De um lado e de outro, os processos arrastam-se na Justiça, no brasileiro ritmo de cágado que tanto beneficia os ricos. O ex-chefão da Globo segue correndo o campo todo. “Dani Calabresa nunca me disse ‘não’”, pretextou, também a Guilherme Amado e Olívia Meirelles, em resposta à entrevista de suas vítimas.

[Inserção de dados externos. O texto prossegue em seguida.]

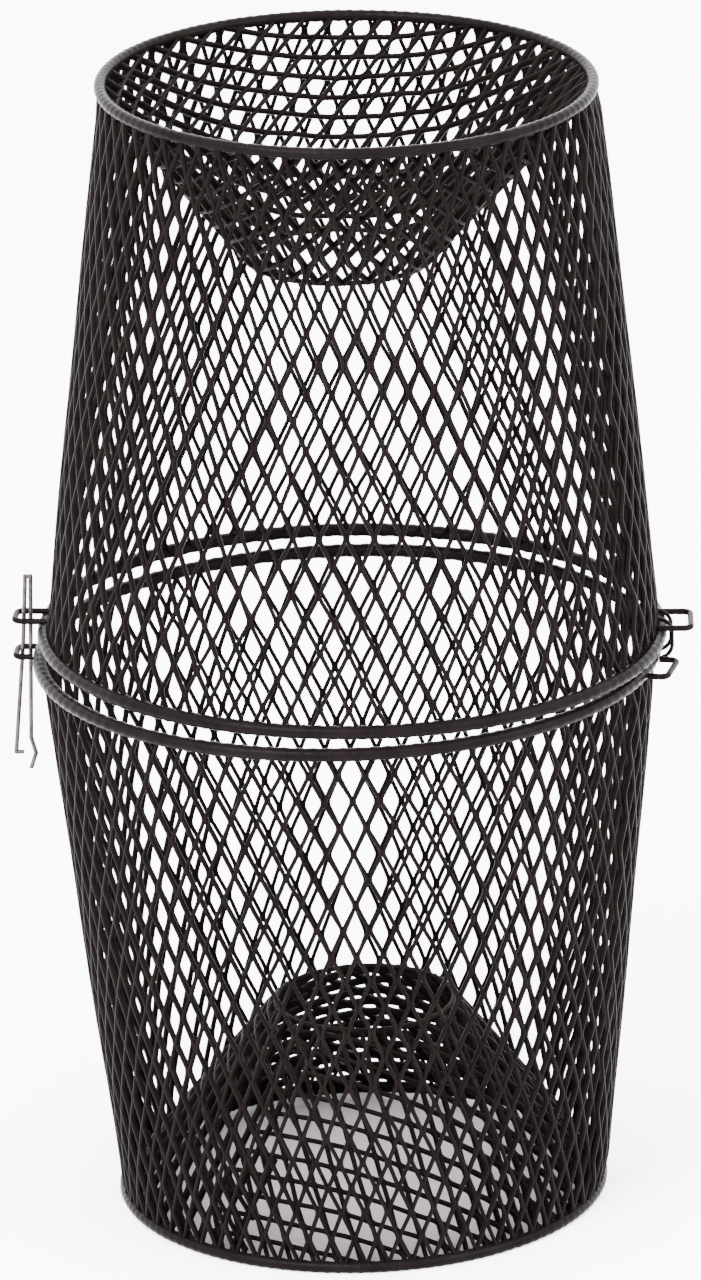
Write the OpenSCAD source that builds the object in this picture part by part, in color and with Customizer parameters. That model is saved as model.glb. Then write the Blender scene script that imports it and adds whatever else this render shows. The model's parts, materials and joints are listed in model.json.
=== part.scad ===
// Two-part wire funnel trap: two tapered mesh halves that meet at a wide rim,
// with a funnel sunk into each end, hinged at one side and pinned at the other.
// Millimetres. +Z is up, the origin is on the axis of the lower half at its base,
// the hinge is at +X and the latch clip is at -X.

/* [Body] */
// Height of each half, from the middle of its end ring to the middle of its rim
half_h = 223.3; // [180:1:260]
// Radius of the end rings, to the middle of the rod
mouth_r = 95.4; // [80:0.2:105]
// Radius of the rims, to the middle of the rod
rim_r = 121.2; // [112:0.2:135]
// How far inside the rim rod the wall mesh joins it
wall_inset = 1.8; // [0:0.1:2]
// Depth of the lower entrance funnel
lower_funnel_h = 76; // [50:1:90]
// Depth of the upper entrance funnel
upper_funnel_h = 70; // [50:1:90]
// Radius of the round throat at the inner end of each funnel
throat_r = 35.5; // [25:0.5:45]

/* [Rods and mesh] */
// Diameter of the hoop rods in the rims and end rings
rod_d = 3.2; // [2.4:0.1:4]
// Diameter over the mesh that is rolled round a rim rod
rim_hem_d = 5.8; // [5:0.1:7]
// Diameter over the mesh that is rolled round an end ring rod
mouth_hem_d = 5; // [4.6:0.1:6]
// Diameter of the folded edge round a throat
throat_hem_d = 2.4; // [1.6:0.1:3]
// Thickness of a mesh wall, taken as a closed skin
mesh_t = 0.8; // [0.6:0.1:1.2]
// Height cut from the base of an end ring, which leaves its flat land
land_cut = 0.2; // [0.1:0.05:0.4]

/* [Stance] */
// Angle by which the upper half stands open at rest
ajar = 1.1; // [0:0.1:2]
// How far the loose hinge lets the upper half sit towards the hinge
rim_shift = 2.2; // [0:0.1:2.4]
// Clear gap between the two rims at the hinge
rim_gap = 0.8; // [0.3:0.1:1]

/* [Eyes] */
// Diameter of the wire that the four eyes are bent from
eye_d = 2.4; // [2:0.1:3]
// Distance between the two legs of an eye that the clip goes through
latch_eye_w = 12.5; // [11:0.5:16]
// Distance between the two legs of a spare eye
spare_eye_w = 20; // [16:0.5:22]
// Radius from the axis to the cross bar of the lower eyes
lower_eye_r = 131; // [130.8:0.1:132]
// Radius from the axis to the cross bar of the upper eyes
upper_eye_r = 133.2; // [132.5:0.1:134]
// Bend radius at the corners of an eye
eye_bend = 3; // [2:0.5:4]
// Height of the upper eyes above the rod of their rim
upper_eye_lift = 2.9; // [2:0.1:3.2]
// Height of the lower eyes above the rod of their rim
lower_eye_lift = -0.5; // [-1.5:0.1:0.5]
// Direction of the two eyes that the clip goes through
latch_az = 174.9; // [172:0.1:178]
// Direction of the spare eye of the upper half, beside the hinge
upper_spare_az = -1.5; // [-2.5:0.1:-0.5]
// Direction of the spare eye of the lower half
lower_spare_az = -14.5; // [-20:0.5:-13]

/* [Hinge rings] */
// Diameter of the wire of a hinge ring
ring_d = 1.6; // [1.2:0.1:1.8]
// Half of the clear width inside a hinge ring
ring_in = 4.7; // [4.6:0.05:5]
// Half of the straight length of a hinge ring's sides
ring_side = 2.6; // [2.4:0.1:2.8]
// Places of the two hinge rings along the hinge
ring_y = [-7.3, 2.7];

/* [Clip] */
// Diameter of the spring wire of the clip
clip_d = 1.7; // [1.4:0.1:1.8]
// Length of the clip's spine above the lower eye
clip_up = 31.5; // [28:0.5:34]
// Distance between the two legs at the bend
clip_pitch = 2.2; // [2.1:0.1:2.4]
// Lean of the clip towards the trap at its top
clip_lean = 2; // [1.5:0.1:2.2]
// Distance between the two legs at the hooked end
clip_splay = 5.9; // [5.5:0.1:6.5]
// Length of the sprung arm below the lower eye
arm_down = 42; // [38:0.5:46]

/* [Hidden] */
$fn = 96;
wire_fn = 32;
rod_r = rod_d / 2;
rim_hem_r = rim_hem_d / 2;
mouth_hem_r = mouth_hem_d / 2;
throat_hem_r = throat_hem_d / 2;
rod_play = 0.03;
eye_wire_r = eye_d / 2;
clip_wire_r = clip_d / 2;
ring_wire_r = ring_d / 2;

// heights, with the halves closed
mouth_z = mouth_hem_r - land_cut;
lower_rim_z = mouth_z + half_h;
rim_pitch = rim_hem_d + rim_gap;
upper_rim_z = lower_rim_z + rim_pitch;
top_mouth_z = upper_rim_z + half_h;

// the hinge runs along Y through the upper rim rod, between the rings
ring_mid_y = (ring_y[0] + ring_y[1]) / 2;
rod_x = sqrt(rim_r * rim_r - ring_mid_y * ring_mid_y);
hinge_x = rod_x + rim_shift;

// openings in the walls where the hinge rings pass through
slot_w = 3.4;
slot_h = 7.5;

// where the clip stands
clip_x = -124.9;
clip_y = 9.6;
stub = 3;
joint_gap = 0.15;
keeper_z = -36;
keeper_x = 1.9;
keeper_drop = 6.4;
arm_knee = [-3, 3.5];
hook_reach = 3.2;

// colours
vinyl = [0.14, 0.12, 0.115];
vinyl_mesh = [0.18, 0.155, 0.15];
bare_rod = [0.45, 0.45, 0.46];
zinc = [0.68, 0.68, 0.69];

HALF_PARTS = ["wall", "rim_hoop", "rim_hem", "mouth_hoop", "mouth_hem",
              "funnel", "throat_hem", "latch_eye", "spare_eye"];

// ---- shapes shared by the parts ----

// round bar bent into a hoop: r to its middle, z up, wire radius w
module hoop(r, z, w) {
    translate([0, 0, z])
        rotate_extrude()
            translate([r, 0])
                circle(r = w, $fn = wire_fn);
}

// conical skin of thickness mesh_t between two points [radius, height]
module skin(p, q) {
    run = norm(q - p);
    side = [q[1] - p[1], p[0] - q[0]] * mesh_t / 2 / run;
    rotate_extrude()
        polygon([p - side, p + side, q + side, q - side]);
}

// straight wire of radius w between p and q, two points [x, z] in the plane y = 0
module straight_wire(p, q, w) {
    step = q - p;
    translate([p[0], 0, p[1]])
        rotate([0, atan2(step[0], step[1]), 0])
            cylinder(r = w, h = norm(step), $fn = wire_fn);
}

// the rounded corner where two wires of radius w meet at p
module corner(p, w) {
    translate([p[0], 0, p[1]])
        sphere(r = 1.08 * w, $fn = wire_fn);
}

// quarter bend of radius r in wire of radius w, from +X to +Y round the origin
module quarter_bend(r, w) {
    rotate_extrude(angle = 90)
        translate([r, 0])
            circle(r = w, $fn = wire_fn);
}

// ---- one half, mouth down, with the middle of its end ring at z = 0 ----

module half_wall() {
    color(vinyl_mesh)
        difference() {
            skin([mouth_r, 0], [rim_r - wall_inset, half_h]);
            hoop(rim_r, half_h, rim_hem_r);
            hoop(mouth_r, 0, mouth_hem_r);
            for (y = ring_y)
                translate([rod_x - slot_h, y - slot_w / 2, half_h - slot_h])
                    cube([2 * slot_h, slot_w, 2 * slot_h]);
        }
}

module half_rim_hoop() {
    color(bare_rod)
        hoop(rim_r, half_h, rod_r);
}

module half_rim_hem() {
    color(vinyl)
        translate([0, 0, half_h])
            rotate_extrude()
                translate([rim_r, 0])
                    difference() {
                        circle(r = rim_hem_r, $fn = wire_fn);
                        circle(r = rod_r + rod_play, $fn = wire_fn);
                    }
}

module half_mouth_hoop() {
    color(bare_rod)
        hoop(mouth_r, 0, rod_r);
}

// the rolled edge round the end ring, flat underneath where it stands
module half_mouth_hem() {
    color(vinyl)
        rotate_extrude()
            translate([mouth_r, 0])
                difference() {
                    circle(r = mouth_hem_r, $fn = wire_fn);
                    circle(r = rod_r + rod_play, $fn = wire_fn);
                    translate([-mouth_hem_d, -mouth_z - mouth_hem_d])
                        square([2 * mouth_hem_d, mouth_hem_d]);
                }
}

module half_funnel(depth) {
    color(vinyl_mesh)
        difference() {
            skin([mouth_r, 0], [throat_r, depth]);
            hoop(mouth_r, 0, mouth_hem_r);
            hoop(throat_r, depth, throat_hem_r);
        }
}

module half_throat_hem(depth) {
    color(vinyl)
        hoop(throat_r, depth, throat_hem_r);
}

// U-shaped eye that stands out from the rim, lift above the rim's rod
module half_eye(az, width, reach, lift) {
    straight = width / 2 - eye_bend;
    start = rim_r - 0.8;
    color(vinyl)
        difference() {
            rotate([0, 0, az])
                translate([0, 0, half_h + lift]) {
                    for (side = [-1, 1]) {
                        translate([start, side * width / 2, 0])
                            rotate([0, 90, 0])
                                cylinder(r = eye_wire_r, h = reach - eye_bend - start, $fn = wire_fn);
                        translate([reach - eye_bend, side * straight, 0])
                            rotate([0, 0, side < 0 ? -90 : 0])
                                quarter_bend(eye_bend, eye_wire_r);
                    }
                    translate([reach, straight, 0])
                        rotate([90, 0, 0])
                            cylinder(r = eye_wire_r, h = 2 * straight, $fn = wire_fn);
                }
            hoop(rim_r, half_h, rim_hem_r);
        }
}

module half_part(name, depth) {
    if (name == "wall") half_wall();
    if (name == "rim_hoop") half_rim_hoop();
    if (name == "rim_hem") half_rim_hem();
    if (name == "mouth_hoop") half_mouth_hoop();
    if (name == "mouth_hem") half_mouth_hem();
    if (name == "funnel") half_funnel(depth);
    if (name == "throat_hem") half_throat_hem(depth);
}

module lower_part(name) {
    translate([0, 0, mouth_z]) {
        half_part(name, lower_funnel_h);
        if (name == "latch_eye")
            half_eye(latch_az, latch_eye_w, lower_eye_r, lower_eye_lift);
        if (name == "spare_eye")
            half_eye(lower_spare_az, spare_eye_w, lower_eye_r, lower_eye_lift);
    }
}

// the upper half is the same half turned mouth up and swung open by ajar
module upper_part(name) {
    translate([hinge_x, 0, upper_rim_z])
        rotate([0, ajar, 0])
            translate([rim_shift - hinge_x, 0, half_h])
                mirror([0, 0, 1]) {
                    half_part(name, upper_funnel_h);
                    if (name == "latch_eye")
                        half_eye(latch_az, latch_eye_w, upper_eye_r, -upper_eye_lift);
                    if (name == "spare_eye")
                        half_eye(upper_spare_az, spare_eye_w, upper_eye_r, -upper_eye_lift);
                }
}

// ---- hinge and clip ----

// long ring of wire that holds the two rims together, in the plane y = place
module hinge_ring(place) {
    turn = ring_in + ring_wire_r;
    color(vinyl)
        translate([rod_x + rim_shift / 2, place, lower_rim_z + rim_pitch / 2])
            rotate([90, 0, 0]) {
                for (end = [-1, 1]) {
                    translate([0, end * ring_side, 0])
                        rotate([0, 0, end < 0 ? 180 : 0])
                            rotate_extrude(angle = 180)
                                translate([turn, 0])
                                    circle(r = ring_wire_r, $fn = wire_fn);
                    translate([end * turn, ring_side, 0])
                        rotate([90, 0, 0])
                            cylinder(r = ring_wire_r, h = 2 * ring_side, $fn = wire_fn);
                }
            }
}

// places the clip: its spine runs along Z through the lower eye
module clip_place() {
    translate([clip_x, clip_y, lower_rim_z])
        rotate([0, clip_lean, 0])
            children();
}

// the spine, the squared bend at its top and the keeper bend at its foot
module clip_spine() {
    w = clip_wire_r;
    stub_end = [-clip_pitch, clip_up - stub];
    outer_corner = [-clip_pitch, clip_up];
    inner_corner = [0, clip_up];
    keeper_top = [0, keeper_z];
    keeper_peak = [keeper_x, keeper_z - keeper_drop];
    keeper_end = [0, keeper_z - 2 * keeper_drop];
    color(zinc)
        clip_place() {
            straight_wire(stub_end, outer_corner, w);
            corner(outer_corner, w);
            straight_wire(outer_corner, inner_corner, w);
            corner(inner_corner, w);
            straight_wire(inner_corner, keeper_top, w);
            corner(keeper_top, w);
            straight_wire(keeper_top, keeper_peak, w);
            corner(keeper_peak, w);
            straight_wire(keeper_peak, keeper_end, w);
        }
}

// the sprung arm, which ends in a short hook turned in towards the spine
module clip_arm() {
    w = clip_wire_r;
    top = [-clip_pitch, clip_up - stub - joint_gap];
    foot = [-clip_splay, -arm_down];
    color(zinc)
        clip_place() {
            straight_wire(top, arm_knee, w);
            corner(arm_knee, w);
            straight_wire(arm_knee, foot, w);
            corner(foot, w);
            straight_wire(foot, foot + [hook_reach, 0], w);
        }
}

for (name = HALF_PARTS) {
    lower_part(name);
    upper_part(name);
}
hinge_ring(ring_y[0]);  // hinge_ring_front
hinge_ring(ring_y[1]);  // hinge_ring_back
clip_spine();
clip_arm();
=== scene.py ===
"""Two-part wire mesh funnel trap: looks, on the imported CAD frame. Metres, +Z up."""
import json
import math

import bpy
import numpy as np
from mathutils import Matrix, Vector


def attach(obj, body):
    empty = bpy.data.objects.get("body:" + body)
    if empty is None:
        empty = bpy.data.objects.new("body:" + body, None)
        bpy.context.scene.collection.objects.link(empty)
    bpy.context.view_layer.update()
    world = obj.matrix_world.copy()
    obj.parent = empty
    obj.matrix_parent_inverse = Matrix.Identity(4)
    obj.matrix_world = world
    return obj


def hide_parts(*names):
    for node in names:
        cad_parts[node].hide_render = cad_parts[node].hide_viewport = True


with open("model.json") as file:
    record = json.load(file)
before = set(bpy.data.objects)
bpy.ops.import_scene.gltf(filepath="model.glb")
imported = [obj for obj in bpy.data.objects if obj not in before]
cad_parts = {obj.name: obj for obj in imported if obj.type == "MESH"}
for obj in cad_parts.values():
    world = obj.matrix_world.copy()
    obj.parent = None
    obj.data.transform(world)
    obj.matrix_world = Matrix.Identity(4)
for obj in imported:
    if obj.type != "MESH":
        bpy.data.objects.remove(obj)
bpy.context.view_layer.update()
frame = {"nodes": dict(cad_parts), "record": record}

MM = 0.001
FULL_TURN = 2 * math.pi

# ---- sizes of the frame, as in part.scad ----
HALF_H = 223.3 * MM
MOUTH_R = 95.4 * MM
RIM_R = 121.2 * MM
WALL_INSET = 1.8 * MM
FUNNEL_H = {"lower": 76 * MM, "upper": 70 * MM}
THROAT_R = 35.5 * MM
THROAT_HEM_R = 1.2 * MM
RIM_HEM_R = 2.9 * MM
MOUTH_HEM_R = 2.5 * MM
MOUTH_Z = 2.3 * MM
RIM_PITCH = 6.6 * MM
RIM_SHIFT = 2.2 * MM
AJAR = math.radians(1.1)
HINGE_X = 123.378 * MM
RING_Y = (-7.3 * MM, 2.7 * MM)
RING_HALF_GAP = 2.1 * MM

# ---- strands: half width across the surface, and half thickness through it ----
WALL_STRAND = (0.86 * MM, 1.3 * MM)
LAP_STRAND = (0.86 * MM, 1.2 * MM)
FUNNEL_STRAND = (1.0 * MM, 1.8 * MM)
STRAND_SIDES = 6
# places along a strand from one bond to the next, closer together at the bonds
STEPS = np.array((0, 0.07, 0.14, 0.32, 0.5, 0.68, 0.86, 0.93))
# share of that way that lies in a bond at each end, and how softly the strand leaves it
BOND_SHARE = 0.08
SOFTNESS = 0.12
# how far the mesh bulges in and out of its cone
BULGE = 0.5 * MM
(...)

Na medida para aprender com Milly Lacombe, espetacular colunista do UOL, que ensina como deve tocar a banda. “Para que uma mulher prove que foi assediada é preciso um vídeo e dezenas de testemunhas – e, ainda assim, haverá quem diga que não foi nada, que é chororô. Aqui seria importante que ele (Melhem) começasse a ler sobre consentimento. Sobre como muitas vezes não conseguimos dizer não. Ainda mais se a situação envolver uma dinâmica de poder da qual muitos e muitos e muitos chefes se aproveitam. Sobre como o feminismo está, por causa dessa dificuldade, mudando o ‘não é não’ para ‘só sim é sim’.”

A favor das manobras do chefão assediador, posiciona-se todo um país patriarcal, que faz até poesia com a violência de gênero. “Mas se ela vacilar/ Vou dar um castigo nela/ Vou lhe dar uma banda de frente/ Quebrar cinco dentes e quatro costelas/ Vou pegar a tal faixa amarela/ Gravada com o nome dela/ E mandar incendiar/ Na entrada da favela”, canta Zeca Pagodinho no hit “Faixa amarela” (dele, Luiz Carlos, Jessé Pai e Beto Gago). “Quando você gritou mengo/ No segundo gol do Zico/ Tirei sem pensar o cinto/ E bati até cansar”, entoam vários nomes aclamados da MPB, em “Gol anulado”, de João Bosco e Aldir Blanc.

Para ficar no assédio, volta Milly Lacombe. “Eis aqui o mais bem recortado direito sexual dado ao homem ao nascer: uma mulher sempre quer. Se ela encurta a saia, é para você. Se ela pisca pra você na reunião, é porque quer dar para você. Se ela aparece com um imenso decote na festa da firma em que você é o chefe, então é porque ela está muito a fim de transar com você. Uma mulher não existe em si mesma; ela existe para você. Para o seu gozo. Para o seu deleite”.

O centralismo macho é a base desse bolo amargo, que o Brasil teima em servir. Às mulheres, resta a resiliência diante de um ambiente tóxico, que muda sim, mas muito lentamente. “Todo abusador tem porta-voz”, atesta Dani Calabresa, hoje na batalha para não ser descredibilizada como cidadã nem desqualificada como vítima.

Cruzada das mais inglórias, na terra ensolarada e leniente onde todo homem tem um pouco de Marcius Melhem.